Memoria e Futuro

Il rotolo degli appelli

di Marco Di Salvo 1 Settembre 2025

La storia degli appelli intellettuali in Italia presenta una singolare continuità tra epoche apparentemente diverse: dagli anni di piombo alle polemiche cinematografiche contemporanee, si ripete lo stesso copione di mobilitazioni che nascono generose e finiscono nel ridicolo dell’abiura.

Negli anni Settanta e Ottanta, quando il terrorismo insanguinava l’Italia, fior di intellettuali, scrittori e artisti si mobilitarono con appelli che oscillavano pericolosamente tra la condanna della violenza e la ricerca di “soluzioni politiche” al fenomeno brigatista. Erano i tempi in cui personalità come Umberto Eco, Alberto Moravia, un giovane Paolo Mieli e perfino alcuni registi firmavano documenti che, pur condannando gli omicidi, invocavano “dialogo” e “comprensione delle ragioni profonde” del terrorismo. L’appello più emblematico fu quello del 1978 per Aldo Moro, dove accanto a sacrosante richieste di trattative si insinuavano pericolose giustificazioni ideologiche.

Il meccanismo era sempre identico: di fronte a eventi drammatici, il mondo intellettuale sentiva il bisogno compulsivo di “dire la sua”, producendo documenti spesso confusi, ideologicamente compromessi e praticamente inutili. Come se la firma di un poeta o di un attore potesse modificare le dinamiche del terrorismo nazionale o convincere assassini ideologizzati a deporre le armi.

Decenni dopo, lo stesso riflesso pavloviano si è manifestato nell’appello per escludere due attori dalla Biennale di Venezia, accusati di posizioni controverse su conflitti internazionali. Anche qui, la solita processione di firmatari illustri, la stessa urgenza moralizzatrice, la medesima illusione che una petizione possa risolvere questioni geopolitiche complesse.

Ma il vero interesse di questi fenomeni sta nel loro epilogo: i “pentimenti” dei sottoscrittori. Negli anni Ottanta, quando divenne chiaro che certi appelli erano stati strumentalizzati o avevano prodotto effetti opposti a quelli desiderati, iniziò la sfilza delle ritrattazioni. Intellettuali che avevano invocato “soluzioni politiche” al terrorismo si affrettarono a precisare, distinguere, ricontestualizzare le loro posizioni, spesso con imbarazzanti contorsioni retoriche.

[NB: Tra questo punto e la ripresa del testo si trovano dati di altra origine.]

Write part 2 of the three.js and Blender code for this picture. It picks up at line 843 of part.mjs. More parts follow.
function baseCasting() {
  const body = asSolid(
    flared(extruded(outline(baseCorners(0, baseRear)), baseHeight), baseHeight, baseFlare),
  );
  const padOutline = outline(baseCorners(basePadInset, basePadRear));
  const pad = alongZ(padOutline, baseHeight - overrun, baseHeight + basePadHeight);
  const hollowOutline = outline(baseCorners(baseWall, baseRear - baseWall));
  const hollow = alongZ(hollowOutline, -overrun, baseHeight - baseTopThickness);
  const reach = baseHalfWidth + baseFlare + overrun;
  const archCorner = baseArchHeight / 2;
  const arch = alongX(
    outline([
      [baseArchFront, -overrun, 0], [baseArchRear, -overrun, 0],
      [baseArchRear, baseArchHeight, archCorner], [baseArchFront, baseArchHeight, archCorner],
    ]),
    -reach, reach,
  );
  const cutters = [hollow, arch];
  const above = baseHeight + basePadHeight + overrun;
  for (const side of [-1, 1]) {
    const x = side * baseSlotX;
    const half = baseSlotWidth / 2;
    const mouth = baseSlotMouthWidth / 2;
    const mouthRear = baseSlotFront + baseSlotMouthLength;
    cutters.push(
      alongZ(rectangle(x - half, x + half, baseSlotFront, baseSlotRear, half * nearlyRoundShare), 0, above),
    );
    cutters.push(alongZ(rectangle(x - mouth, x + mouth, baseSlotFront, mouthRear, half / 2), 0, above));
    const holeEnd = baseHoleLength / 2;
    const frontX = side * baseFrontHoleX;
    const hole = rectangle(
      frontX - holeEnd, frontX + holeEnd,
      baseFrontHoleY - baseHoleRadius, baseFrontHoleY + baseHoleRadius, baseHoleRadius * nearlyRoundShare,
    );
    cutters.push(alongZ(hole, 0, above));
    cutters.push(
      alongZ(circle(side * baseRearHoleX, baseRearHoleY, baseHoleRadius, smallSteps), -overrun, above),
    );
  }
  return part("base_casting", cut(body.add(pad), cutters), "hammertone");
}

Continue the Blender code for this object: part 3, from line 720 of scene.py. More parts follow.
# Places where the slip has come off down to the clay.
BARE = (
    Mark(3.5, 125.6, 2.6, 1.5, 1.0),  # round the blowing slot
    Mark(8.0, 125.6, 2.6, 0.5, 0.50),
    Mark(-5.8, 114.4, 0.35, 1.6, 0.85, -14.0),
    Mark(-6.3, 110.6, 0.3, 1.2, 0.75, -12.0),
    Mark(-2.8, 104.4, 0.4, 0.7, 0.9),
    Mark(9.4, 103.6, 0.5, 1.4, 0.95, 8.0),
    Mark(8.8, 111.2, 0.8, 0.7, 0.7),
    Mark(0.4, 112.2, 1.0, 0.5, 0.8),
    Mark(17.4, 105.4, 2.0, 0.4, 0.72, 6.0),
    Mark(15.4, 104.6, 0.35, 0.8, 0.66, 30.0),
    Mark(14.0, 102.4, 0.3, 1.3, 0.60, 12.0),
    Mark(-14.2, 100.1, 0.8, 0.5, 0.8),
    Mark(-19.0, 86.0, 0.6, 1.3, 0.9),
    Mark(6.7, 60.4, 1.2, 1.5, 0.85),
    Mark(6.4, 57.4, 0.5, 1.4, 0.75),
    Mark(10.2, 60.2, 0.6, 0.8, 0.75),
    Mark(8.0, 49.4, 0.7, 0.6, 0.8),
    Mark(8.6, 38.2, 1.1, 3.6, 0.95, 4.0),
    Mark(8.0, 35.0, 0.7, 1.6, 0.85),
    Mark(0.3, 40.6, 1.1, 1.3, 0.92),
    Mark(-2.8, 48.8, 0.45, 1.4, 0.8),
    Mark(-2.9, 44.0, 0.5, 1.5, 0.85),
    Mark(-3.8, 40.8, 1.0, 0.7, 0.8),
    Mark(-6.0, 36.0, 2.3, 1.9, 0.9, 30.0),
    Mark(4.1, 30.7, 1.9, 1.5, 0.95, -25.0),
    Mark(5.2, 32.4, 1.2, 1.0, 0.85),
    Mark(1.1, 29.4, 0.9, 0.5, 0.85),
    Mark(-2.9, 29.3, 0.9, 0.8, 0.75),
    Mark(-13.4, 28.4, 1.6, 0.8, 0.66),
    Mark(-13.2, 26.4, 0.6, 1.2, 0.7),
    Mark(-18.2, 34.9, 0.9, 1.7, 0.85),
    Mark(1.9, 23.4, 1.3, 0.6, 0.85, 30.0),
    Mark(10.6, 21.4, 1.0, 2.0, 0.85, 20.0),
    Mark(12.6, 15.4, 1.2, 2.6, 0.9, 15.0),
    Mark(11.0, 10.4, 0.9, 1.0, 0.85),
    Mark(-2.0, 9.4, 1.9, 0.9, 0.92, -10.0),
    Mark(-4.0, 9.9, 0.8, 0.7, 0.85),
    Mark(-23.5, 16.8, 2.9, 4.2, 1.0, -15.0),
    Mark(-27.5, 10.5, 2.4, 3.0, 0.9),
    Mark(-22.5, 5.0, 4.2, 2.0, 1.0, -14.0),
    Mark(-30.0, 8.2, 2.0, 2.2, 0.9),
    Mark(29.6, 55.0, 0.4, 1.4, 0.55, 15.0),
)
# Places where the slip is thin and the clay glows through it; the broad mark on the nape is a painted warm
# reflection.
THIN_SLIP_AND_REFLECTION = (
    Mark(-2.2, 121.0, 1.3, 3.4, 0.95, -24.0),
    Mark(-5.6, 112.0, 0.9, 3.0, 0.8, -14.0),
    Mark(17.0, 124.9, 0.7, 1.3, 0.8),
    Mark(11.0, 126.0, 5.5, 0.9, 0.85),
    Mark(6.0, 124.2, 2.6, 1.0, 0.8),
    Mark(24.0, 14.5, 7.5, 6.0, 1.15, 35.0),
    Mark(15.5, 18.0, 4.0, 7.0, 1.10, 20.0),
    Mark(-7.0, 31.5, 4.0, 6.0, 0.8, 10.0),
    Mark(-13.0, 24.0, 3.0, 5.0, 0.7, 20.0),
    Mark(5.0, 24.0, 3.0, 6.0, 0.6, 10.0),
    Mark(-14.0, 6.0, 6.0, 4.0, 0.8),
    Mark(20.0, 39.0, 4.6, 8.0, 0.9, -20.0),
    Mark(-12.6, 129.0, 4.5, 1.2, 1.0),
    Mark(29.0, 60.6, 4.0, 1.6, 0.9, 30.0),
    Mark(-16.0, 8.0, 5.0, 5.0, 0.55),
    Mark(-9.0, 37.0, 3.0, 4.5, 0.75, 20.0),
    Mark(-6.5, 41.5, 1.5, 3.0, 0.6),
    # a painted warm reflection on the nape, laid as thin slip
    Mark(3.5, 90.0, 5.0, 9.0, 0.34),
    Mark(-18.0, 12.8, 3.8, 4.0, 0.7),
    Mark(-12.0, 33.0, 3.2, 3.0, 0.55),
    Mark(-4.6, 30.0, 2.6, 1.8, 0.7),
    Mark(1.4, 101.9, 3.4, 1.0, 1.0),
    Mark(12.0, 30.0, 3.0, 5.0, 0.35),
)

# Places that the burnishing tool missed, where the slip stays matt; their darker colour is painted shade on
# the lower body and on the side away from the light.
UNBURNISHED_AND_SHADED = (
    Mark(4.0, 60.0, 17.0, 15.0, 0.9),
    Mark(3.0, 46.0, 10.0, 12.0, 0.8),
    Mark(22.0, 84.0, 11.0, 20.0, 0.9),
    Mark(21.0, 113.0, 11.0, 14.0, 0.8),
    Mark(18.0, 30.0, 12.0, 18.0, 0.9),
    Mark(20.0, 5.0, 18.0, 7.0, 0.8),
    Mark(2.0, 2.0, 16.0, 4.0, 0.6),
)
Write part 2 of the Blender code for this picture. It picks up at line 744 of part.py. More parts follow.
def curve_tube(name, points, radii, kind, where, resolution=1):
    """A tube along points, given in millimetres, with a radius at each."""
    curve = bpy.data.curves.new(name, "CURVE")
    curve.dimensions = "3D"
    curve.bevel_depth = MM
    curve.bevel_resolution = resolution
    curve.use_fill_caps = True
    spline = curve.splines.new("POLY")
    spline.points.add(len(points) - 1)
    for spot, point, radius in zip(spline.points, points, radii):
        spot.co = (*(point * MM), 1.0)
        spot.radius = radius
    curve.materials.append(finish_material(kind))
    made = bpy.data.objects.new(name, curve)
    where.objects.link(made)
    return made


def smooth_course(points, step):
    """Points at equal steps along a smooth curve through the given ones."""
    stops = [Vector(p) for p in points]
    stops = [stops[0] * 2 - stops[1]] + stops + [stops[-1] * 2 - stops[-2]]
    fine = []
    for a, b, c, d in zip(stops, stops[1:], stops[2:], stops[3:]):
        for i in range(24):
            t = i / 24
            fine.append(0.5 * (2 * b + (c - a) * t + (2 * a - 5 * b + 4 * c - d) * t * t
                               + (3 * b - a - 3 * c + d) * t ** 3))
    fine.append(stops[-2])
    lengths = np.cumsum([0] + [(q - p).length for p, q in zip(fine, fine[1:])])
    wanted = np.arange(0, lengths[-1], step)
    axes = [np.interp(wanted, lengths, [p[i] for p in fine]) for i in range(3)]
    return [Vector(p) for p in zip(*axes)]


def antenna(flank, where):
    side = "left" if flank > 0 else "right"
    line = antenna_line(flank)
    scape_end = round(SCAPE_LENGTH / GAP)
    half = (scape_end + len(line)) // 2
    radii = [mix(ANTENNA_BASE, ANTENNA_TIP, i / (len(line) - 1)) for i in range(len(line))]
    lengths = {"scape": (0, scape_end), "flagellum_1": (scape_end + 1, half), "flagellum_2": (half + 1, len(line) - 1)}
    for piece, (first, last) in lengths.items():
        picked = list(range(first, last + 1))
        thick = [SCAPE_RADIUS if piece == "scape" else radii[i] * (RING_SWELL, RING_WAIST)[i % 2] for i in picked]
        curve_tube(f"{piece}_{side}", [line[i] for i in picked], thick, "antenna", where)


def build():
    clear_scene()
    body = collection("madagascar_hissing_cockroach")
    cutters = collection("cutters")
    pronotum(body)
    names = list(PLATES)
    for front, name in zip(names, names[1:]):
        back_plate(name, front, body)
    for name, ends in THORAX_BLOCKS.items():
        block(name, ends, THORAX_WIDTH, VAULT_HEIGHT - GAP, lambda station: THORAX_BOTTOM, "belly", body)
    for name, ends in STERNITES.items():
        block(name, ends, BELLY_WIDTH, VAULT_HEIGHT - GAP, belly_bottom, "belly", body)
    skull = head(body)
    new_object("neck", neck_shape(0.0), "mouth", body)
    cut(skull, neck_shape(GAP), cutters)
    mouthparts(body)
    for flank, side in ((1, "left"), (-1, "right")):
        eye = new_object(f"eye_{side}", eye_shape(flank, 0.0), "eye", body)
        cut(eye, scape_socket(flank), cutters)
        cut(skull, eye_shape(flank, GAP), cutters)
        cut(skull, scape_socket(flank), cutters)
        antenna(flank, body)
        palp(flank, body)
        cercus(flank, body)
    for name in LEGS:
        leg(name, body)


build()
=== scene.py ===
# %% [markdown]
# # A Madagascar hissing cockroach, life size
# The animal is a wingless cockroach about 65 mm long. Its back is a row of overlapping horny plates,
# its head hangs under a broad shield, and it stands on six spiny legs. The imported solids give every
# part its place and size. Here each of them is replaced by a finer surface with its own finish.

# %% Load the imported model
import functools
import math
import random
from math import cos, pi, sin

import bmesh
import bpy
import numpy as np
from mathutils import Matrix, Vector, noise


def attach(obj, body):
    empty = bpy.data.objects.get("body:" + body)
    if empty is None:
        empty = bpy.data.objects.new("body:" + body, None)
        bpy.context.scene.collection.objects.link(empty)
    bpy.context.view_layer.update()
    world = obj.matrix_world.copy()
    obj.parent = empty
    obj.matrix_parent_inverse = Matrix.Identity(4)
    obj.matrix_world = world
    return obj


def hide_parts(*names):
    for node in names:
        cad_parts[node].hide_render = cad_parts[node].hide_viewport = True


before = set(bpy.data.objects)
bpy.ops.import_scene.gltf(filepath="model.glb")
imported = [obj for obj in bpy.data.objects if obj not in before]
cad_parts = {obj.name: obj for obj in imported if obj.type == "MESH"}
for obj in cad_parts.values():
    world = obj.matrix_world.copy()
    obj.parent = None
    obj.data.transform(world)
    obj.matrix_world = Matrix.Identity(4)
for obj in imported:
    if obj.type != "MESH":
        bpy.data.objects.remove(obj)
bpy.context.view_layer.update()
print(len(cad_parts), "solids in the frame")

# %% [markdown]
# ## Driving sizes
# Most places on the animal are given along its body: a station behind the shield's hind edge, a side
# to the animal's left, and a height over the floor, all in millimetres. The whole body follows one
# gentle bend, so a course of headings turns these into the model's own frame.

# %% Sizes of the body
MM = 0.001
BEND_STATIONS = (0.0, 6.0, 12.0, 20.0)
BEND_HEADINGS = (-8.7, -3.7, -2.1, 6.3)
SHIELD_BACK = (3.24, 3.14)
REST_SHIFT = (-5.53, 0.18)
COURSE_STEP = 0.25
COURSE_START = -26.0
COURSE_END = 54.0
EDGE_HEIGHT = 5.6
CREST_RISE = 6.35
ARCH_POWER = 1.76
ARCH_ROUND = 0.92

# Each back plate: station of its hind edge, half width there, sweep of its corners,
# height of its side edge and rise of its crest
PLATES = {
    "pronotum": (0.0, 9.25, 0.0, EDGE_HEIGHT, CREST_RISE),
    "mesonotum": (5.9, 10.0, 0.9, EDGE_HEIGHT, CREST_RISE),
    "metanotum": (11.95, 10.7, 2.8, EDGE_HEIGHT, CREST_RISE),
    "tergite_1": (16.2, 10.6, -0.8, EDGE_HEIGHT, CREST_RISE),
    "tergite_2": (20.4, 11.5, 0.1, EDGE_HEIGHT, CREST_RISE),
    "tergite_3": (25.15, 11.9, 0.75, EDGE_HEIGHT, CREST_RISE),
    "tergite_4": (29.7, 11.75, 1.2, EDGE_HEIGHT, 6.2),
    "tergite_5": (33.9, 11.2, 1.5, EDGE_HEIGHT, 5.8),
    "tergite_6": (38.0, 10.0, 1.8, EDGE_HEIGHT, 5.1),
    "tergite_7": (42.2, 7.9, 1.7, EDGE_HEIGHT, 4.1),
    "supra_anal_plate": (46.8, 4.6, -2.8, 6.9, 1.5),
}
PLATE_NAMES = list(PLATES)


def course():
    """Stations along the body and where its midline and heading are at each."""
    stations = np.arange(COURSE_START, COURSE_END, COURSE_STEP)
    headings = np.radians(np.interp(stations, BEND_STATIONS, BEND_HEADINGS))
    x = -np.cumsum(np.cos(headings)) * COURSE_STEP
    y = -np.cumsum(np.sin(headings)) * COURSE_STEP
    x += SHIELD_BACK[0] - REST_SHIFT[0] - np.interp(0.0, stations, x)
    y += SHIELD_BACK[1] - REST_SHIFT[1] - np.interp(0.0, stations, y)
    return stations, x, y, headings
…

Lo stesso copione si è ripetuto con l’appello veneziano: non appena le critiche si sono fatte più severe e i riflettori mediatici più impietosi, alcuni firmatari hanno iniziato a prendere le distanze, a “chiarire” il loro pensiero, a sostenere di essere stati fraintesi o di non aver letto attentamente il testo firmato.

Questi pentimenti rivelano la vera natura di tali iniziative: gesti più esibizionistici che politici, dove la firma conta più del contenuto, dove l’importante è apparire “impegnati” indipendentemente dalla coerenza o dall’efficacia. L’intellettuale che firma l’appello non si assume davvero la responsabilità delle sue parole, ma cerca piuttosto una forma di autolegittimazione pubblica.

Il paradosso è stridente: le stesse personalità che pretendono di guidare l’opinione pubblica su questioni cruciali dimostrano, con i loro ripensamenti, di non aver riflettuto seriamente sulle implicazioni delle proprie posizioni. Come può chi cambia idea dopo aver letto i commenti sui social media pretendere di orientare il dibattito nazionale?

Questa dinamica rivela un vizio profondo della cultura italiana: la tendenza a confondere visibilità mediatica con autorevolezza morale, presenza scenica con competenza politica. Il risultato sono appelli destinati all’irrilevanza pratica ma capaci di alimentare polemiche sterili, mentre i problemi reali – dal terrorismo ai conflitti internazionali – richiederebbero ben altre forme di impegno.

La lezione è semplice: quando un appello ha bisogno di pentiti, significa che non avrebbe mai dovuto esistere.